Öte yandan KDP yetkilisi İsmet Recep yaptığı bir açıklamada PKK’yı, IKBY ve Sincar’ı savaşa sürüklemekle suçlamıştır. Recep, Sincar halkının geri dönüşünü sağlayacak çabaların yokluğunda PKK’nın bölgeyi tehlikeli bir çatışmaya çekmekte kararlı olduğunu belirtmiştir. Recep ekleyerek, milislerin ve PKK’nın yayılmasıyla Sincar’daki durumun yeni bir felakete yol açabileceğini ifade etmiştir.

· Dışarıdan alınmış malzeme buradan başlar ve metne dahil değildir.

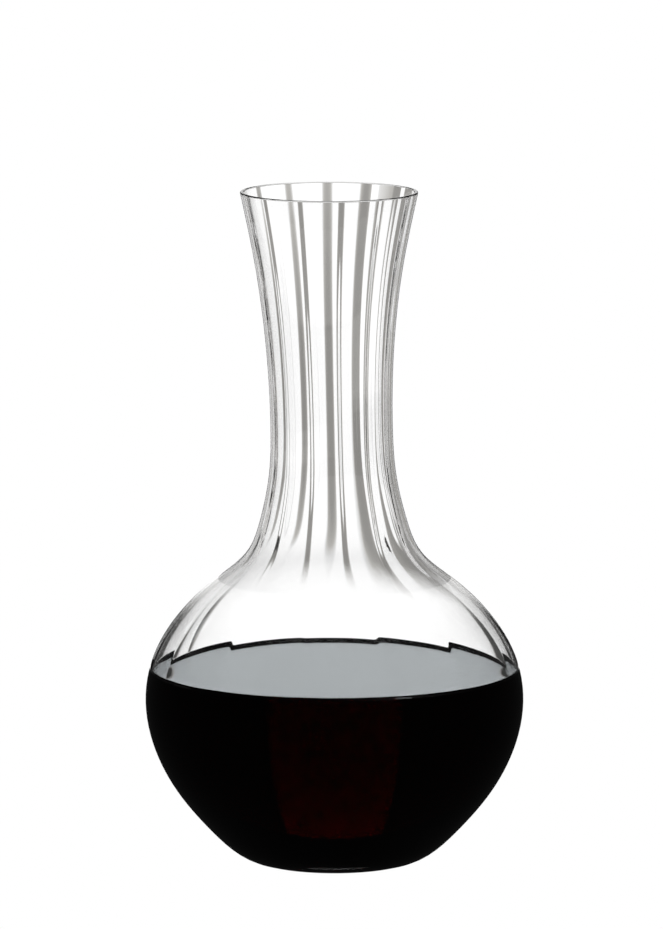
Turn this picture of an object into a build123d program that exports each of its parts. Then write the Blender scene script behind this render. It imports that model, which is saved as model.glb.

Bağdat ile Erbil arasındaki Sincar Anlaşması’nı bitirmek isteyen silahlı gruplar, genel olarak Sincar meselesi, özel olarak ise Türkiye’nin askerî etkinliğini kullanmaktadır. Yeni siyasi, güvenlik ve sosyal yapıyı tespit edecek olan gelecek parlamento seçimlerine hazırlık yapmak için silahlı gruplar ve milisler Haşdi Şaabi kılıfıyla Sincar’a yerleşmektedir.

Silahlı terör örgütlerinin Sincar’dan çıkartılması için Erbil ve Bağdat ile koordinasyon içerisinde olan Türkiye sahip olduğu meydan ve istihbarat yetenekleriyle Sincar Anlaşması’nın uygulanması yönünde baskı yapabilir. Erbil ve Bağdat doğrudan Türk güvenlik varlığını olumlu karşılayacak ve nitekim tüm taraflar için ortak güvenlik çıkarlarını sağlayacaktır. Bu durum yeni terör merkezinin oluşmasını engelleyecek en etkili araç olacaktır. Zira terör örgütlerinin temel hedefi zarar vermektir. Bu yüzden teröre karşı bütüncül ve ortak yaklaşım son derece önemlidir. Bu anlamıyla terör örgütü PKK sadece Türkiye açısından bir tehdit değil, Irak açsından büyük bir tehdit olarak karşımıza çıkmaktadır. Irak’ta artan PKK tehdidinin önüne geçilmemesi durumunda Irak’taki en sorunlu istikrarsızlık faktörlerinden biri olacağı aşikârdır.